Packed with informed references and infused with the same rebellious spirit as rock-sampling '50s teen flicks like Blackboard Jungle and High School Confidential, Linklater's movie will have parents - and even grandparents - taking their places next to the pimple brigade, T-shirts of The Who interspersed with those of The White Stripes. After all, this is a movie that preaches dissent - but safe, quaint and amiably anachronistic dissent, a brand of defiance that's now more amusing than worrying. Linklater and writer/actor Mike White (Chuck&Buck, The Good Girl) realise this, poking fun at Dewey's saddo side even as they salute it. And Black knows it too, diving into the mosh pit only to land smack on his phizzog when the onlookers step to one side.

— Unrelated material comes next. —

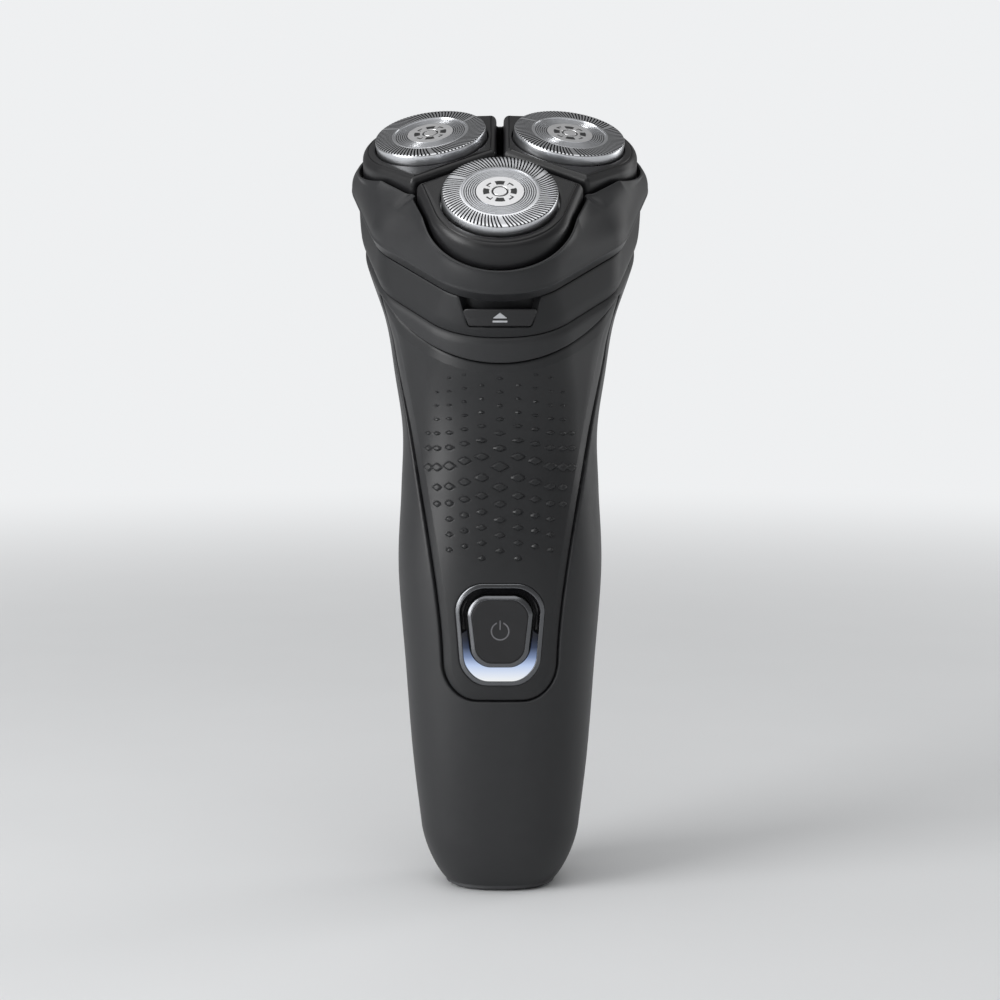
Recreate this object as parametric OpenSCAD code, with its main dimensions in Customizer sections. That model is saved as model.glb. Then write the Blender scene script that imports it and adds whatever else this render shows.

The movie's messages are also old ones, traditional and threadbare: the uptight kids and starchy headmistress discover life can be more fun if you let your hair down (or spray it into spikes); the strict parents learn they should lay off the discipline and trust their sprogs; and Dewey finds he can open his heart to others without pandering to The Man.

It would be yawnsome if it wasn't so much fun. Centred on a whirlwind performance by Black, who summons John Belushi levels of energy, School sets out to do one thing and one thing only. To. Make. You. Laugh. And you know what? There's sod all wrong with that. Just ask the audience on the way out. You can bet your Fender Strat they won't be harping on about Linklater sacrificing his signature visual style...

Dead Poets Society with guitars. Dangerous Minds in Spandex. Jack Black vrooms it up in a derivative but highly amusing comedy.